DIRECTION: Reproduce the span that opens at the line containing "Continue the three.js" and closes at the line containing "pin_at = Vector((middle.x, (pin_low.y", both lines included, without alteration and without any other line.

[Rows from a 3D modeling dataset]
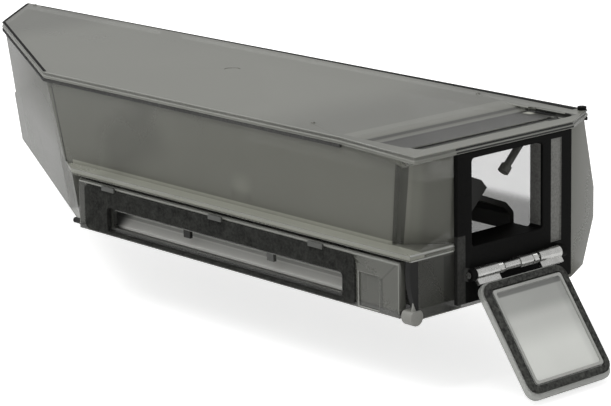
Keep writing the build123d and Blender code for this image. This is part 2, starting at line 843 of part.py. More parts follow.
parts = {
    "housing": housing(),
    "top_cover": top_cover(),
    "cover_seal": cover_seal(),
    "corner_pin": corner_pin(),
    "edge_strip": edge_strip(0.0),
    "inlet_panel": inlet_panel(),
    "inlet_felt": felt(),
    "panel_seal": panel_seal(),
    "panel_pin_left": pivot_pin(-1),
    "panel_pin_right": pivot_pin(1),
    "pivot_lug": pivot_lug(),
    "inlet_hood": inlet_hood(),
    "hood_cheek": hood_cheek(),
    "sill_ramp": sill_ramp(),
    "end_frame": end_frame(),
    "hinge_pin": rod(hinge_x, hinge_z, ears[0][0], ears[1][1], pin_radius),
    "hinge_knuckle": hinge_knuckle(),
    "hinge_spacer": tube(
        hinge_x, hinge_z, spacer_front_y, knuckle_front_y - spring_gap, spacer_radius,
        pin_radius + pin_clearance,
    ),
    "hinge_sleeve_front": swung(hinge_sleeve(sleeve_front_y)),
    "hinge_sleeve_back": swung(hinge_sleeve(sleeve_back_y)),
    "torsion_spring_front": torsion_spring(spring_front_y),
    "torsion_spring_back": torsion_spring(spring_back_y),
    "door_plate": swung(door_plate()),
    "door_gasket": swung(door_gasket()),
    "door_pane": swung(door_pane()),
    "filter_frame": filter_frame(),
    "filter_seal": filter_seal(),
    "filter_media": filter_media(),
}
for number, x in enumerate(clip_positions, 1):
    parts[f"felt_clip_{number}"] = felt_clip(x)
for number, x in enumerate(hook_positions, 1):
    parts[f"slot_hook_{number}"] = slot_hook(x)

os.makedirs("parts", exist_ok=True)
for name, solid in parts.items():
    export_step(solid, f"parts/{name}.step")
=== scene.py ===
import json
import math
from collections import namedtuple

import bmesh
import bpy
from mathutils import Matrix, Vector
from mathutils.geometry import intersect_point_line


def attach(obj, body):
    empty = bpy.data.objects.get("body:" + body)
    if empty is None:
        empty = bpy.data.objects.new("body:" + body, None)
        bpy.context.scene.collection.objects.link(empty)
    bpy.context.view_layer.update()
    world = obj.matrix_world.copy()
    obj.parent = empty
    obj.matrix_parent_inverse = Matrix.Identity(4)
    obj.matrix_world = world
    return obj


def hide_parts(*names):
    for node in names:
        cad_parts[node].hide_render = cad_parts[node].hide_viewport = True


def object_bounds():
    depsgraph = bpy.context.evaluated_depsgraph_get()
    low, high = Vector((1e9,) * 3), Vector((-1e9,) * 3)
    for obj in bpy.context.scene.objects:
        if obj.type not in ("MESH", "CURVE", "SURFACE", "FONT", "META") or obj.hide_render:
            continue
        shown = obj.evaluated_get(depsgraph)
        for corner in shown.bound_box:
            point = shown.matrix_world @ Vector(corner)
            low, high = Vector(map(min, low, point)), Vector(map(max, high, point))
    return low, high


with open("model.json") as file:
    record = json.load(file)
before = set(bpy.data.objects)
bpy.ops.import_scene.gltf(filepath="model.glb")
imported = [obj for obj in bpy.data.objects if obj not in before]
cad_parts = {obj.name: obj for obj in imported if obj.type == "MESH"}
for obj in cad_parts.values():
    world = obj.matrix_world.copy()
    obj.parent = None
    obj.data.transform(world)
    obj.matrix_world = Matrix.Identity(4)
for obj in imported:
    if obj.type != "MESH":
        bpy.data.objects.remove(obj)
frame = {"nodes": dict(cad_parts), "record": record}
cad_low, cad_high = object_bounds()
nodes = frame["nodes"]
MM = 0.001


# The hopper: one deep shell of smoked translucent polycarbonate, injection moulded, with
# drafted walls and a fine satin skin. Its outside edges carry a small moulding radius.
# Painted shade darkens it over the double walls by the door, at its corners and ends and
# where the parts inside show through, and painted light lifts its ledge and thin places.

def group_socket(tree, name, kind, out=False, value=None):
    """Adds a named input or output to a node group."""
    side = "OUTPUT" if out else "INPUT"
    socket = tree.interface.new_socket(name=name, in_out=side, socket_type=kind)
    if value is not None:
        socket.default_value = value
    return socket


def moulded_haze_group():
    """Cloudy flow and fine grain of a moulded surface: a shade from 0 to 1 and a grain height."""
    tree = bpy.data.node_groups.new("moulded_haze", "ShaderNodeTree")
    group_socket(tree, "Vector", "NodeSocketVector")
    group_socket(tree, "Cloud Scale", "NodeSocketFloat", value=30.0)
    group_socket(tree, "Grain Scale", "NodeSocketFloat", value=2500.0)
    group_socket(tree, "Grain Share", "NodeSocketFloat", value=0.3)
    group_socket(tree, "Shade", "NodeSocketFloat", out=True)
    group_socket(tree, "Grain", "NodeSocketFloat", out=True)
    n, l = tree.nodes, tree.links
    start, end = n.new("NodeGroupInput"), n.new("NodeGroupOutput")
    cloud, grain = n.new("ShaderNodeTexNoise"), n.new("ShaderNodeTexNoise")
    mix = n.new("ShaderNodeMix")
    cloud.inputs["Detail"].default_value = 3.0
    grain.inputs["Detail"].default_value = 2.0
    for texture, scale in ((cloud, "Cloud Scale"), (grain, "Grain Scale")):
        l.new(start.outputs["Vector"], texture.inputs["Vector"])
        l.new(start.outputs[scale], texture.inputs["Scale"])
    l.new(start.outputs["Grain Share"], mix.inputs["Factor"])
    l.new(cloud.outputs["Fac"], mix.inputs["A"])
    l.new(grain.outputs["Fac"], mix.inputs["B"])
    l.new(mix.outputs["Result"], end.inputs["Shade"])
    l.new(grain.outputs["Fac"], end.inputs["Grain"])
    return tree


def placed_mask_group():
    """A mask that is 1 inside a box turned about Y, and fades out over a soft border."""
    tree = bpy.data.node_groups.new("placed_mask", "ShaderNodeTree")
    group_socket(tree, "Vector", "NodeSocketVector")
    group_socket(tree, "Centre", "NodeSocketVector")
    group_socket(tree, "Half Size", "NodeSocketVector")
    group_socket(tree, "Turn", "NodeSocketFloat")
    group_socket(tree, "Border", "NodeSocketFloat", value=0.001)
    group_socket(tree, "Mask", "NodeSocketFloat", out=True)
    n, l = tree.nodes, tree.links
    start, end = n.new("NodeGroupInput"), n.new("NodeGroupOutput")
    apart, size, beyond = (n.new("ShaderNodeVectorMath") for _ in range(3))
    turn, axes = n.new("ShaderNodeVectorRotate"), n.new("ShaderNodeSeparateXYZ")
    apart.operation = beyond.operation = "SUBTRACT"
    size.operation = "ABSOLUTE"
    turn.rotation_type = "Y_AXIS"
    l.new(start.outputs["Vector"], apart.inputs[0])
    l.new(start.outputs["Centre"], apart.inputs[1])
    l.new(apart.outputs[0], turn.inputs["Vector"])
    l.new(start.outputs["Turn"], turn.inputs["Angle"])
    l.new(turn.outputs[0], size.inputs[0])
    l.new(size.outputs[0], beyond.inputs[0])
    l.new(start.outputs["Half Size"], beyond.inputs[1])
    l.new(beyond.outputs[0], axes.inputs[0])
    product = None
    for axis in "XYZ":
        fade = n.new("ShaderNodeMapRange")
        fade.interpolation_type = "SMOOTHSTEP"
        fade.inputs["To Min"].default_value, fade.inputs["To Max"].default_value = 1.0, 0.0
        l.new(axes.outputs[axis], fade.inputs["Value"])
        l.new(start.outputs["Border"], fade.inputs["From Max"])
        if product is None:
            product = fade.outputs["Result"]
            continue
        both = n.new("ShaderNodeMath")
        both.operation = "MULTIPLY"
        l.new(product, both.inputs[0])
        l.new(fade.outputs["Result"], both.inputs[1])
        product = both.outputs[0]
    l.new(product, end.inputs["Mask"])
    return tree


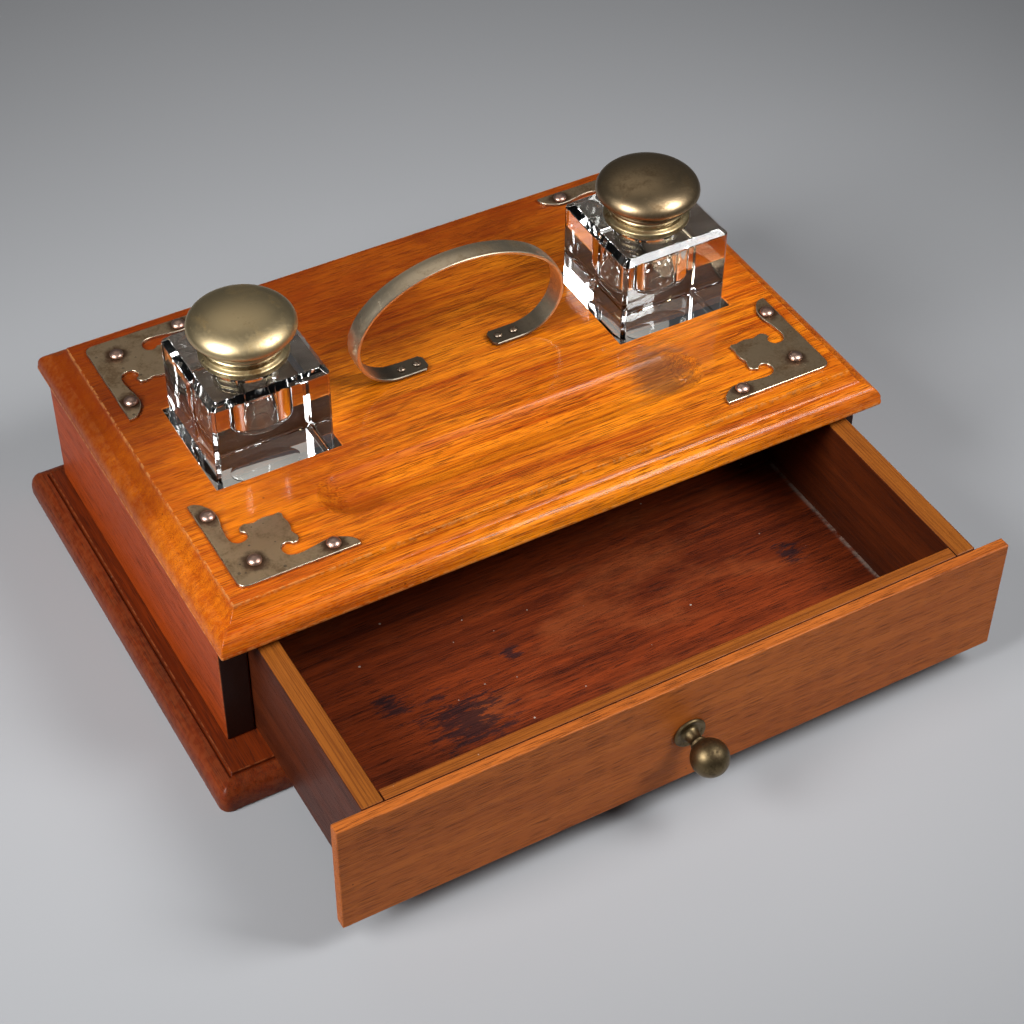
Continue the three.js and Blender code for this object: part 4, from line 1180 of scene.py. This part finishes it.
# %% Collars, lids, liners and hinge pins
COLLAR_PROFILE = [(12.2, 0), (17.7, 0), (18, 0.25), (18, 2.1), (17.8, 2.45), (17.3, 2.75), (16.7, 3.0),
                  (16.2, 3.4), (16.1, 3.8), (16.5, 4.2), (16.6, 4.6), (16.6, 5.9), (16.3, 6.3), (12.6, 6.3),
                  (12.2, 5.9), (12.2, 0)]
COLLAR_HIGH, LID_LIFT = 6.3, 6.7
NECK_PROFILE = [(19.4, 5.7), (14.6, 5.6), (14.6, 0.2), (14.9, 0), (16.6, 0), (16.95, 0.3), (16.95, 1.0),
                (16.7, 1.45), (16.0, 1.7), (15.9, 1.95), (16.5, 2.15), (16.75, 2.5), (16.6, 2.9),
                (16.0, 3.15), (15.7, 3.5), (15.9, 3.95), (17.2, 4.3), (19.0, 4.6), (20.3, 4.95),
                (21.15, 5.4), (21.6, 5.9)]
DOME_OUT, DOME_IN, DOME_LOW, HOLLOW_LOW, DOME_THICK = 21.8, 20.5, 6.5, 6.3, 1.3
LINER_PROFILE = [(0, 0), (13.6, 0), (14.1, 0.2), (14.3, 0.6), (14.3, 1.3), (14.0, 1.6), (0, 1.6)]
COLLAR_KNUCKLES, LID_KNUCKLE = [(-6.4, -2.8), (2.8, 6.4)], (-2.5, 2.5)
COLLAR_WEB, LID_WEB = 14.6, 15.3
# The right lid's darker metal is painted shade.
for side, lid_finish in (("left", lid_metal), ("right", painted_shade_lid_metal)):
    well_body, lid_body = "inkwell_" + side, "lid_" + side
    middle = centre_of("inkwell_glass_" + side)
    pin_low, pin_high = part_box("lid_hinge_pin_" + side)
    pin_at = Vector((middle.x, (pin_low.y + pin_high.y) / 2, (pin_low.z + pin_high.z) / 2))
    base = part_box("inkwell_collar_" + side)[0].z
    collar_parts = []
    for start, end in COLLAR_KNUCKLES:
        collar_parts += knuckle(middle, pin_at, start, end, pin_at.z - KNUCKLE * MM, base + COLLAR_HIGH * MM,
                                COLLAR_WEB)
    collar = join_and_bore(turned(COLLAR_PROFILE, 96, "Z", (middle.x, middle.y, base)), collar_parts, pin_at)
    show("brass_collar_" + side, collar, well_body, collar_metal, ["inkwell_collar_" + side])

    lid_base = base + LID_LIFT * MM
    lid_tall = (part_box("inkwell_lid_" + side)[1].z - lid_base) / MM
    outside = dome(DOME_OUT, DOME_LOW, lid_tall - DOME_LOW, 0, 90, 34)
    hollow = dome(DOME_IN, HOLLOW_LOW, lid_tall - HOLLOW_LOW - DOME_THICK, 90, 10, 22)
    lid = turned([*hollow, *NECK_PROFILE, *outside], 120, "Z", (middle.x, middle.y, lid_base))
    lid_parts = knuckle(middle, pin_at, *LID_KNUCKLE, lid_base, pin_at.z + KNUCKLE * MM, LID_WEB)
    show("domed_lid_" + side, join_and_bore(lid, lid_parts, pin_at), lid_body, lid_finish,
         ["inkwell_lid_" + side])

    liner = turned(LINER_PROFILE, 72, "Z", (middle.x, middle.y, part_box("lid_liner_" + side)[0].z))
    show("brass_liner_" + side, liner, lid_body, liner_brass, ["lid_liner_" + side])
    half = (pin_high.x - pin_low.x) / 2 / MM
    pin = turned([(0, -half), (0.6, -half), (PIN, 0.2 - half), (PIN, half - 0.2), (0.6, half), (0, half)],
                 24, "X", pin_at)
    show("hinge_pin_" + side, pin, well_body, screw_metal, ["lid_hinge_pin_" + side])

FINAL ANSWER:
Continue the three.js and Blender code for this object: part 4, from line 1180 of scene.py. This part finishes it.
# %% Collars, lids, liners and hinge pins
COLLAR_PROFILE = [(12.2, 0), (17.7, 0), (18, 0.25), (18, 2.1), (17.8, 2.45), (17.3, 2.75), (16.7, 3.0),
                  (16.2, 3.4), (16.1, 3.8), (16.5, 4.2), (16.6, 4.6), (16.6, 5.9), (16.3, 6.3), (12.6, 6.3),
                  (12.2, 5.9), (12.2, 0)]
COLLAR_HIGH, LID_LIFT = 6.3, 6.7
NECK_PROFILE = [(19.4, 5.7), (14.6, 5.6), (14.6, 0.2), (14.9, 0), (16.6, 0), (16.95, 0.3), (16.95, 1.0),
                (16.7, 1.45), (16.0, 1.7), (15.9, 1.95), (16.5, 2.15), (16.75, 2.5), (16.6, 2.9),
                (16.0, 3.15), (15.7, 3.5), (15.9, 3.95), (17.2, 4.3), (19.0, 4.6), (20.3, 4.95),
                (21.15, 5.4), (21.6, 5.9)]
DOME_OUT, DOME_IN, DOME_LOW, HOLLOW_LOW, DOME_THICK = 21.8, 20.5, 6.5, 6.3, 1.3
LINER_PROFILE = [(0, 0), (13.6, 0), (14.1, 0.2), (14.3, 0.6), (14.3, 1.3), (14.0, 1.6), (0, 1.6)]
COLLAR_KNUCKLES, LID_KNUCKLE = [(-6.4, -2.8), (2.8, 6.4)], (-2.5, 2.5)
COLLAR_WEB, LID_WEB = 14.6, 15.3
# The right lid's darker metal is painted shade.
for side, lid_finish in (("left", lid_metal), ("right", painted_shade_lid_metal)):
    well_body, lid_body = "inkwell_" + side, "lid_" + side
    middle = centre_of("inkwell_glass_" + side)
    pin_low, pin_high = part_box("lid_hinge_pin_" + side)
    pin_at = Vector((middle.x, (pin_low.y + pin_high.y) / 2, (pin_low.z + pin_high.z) / 2))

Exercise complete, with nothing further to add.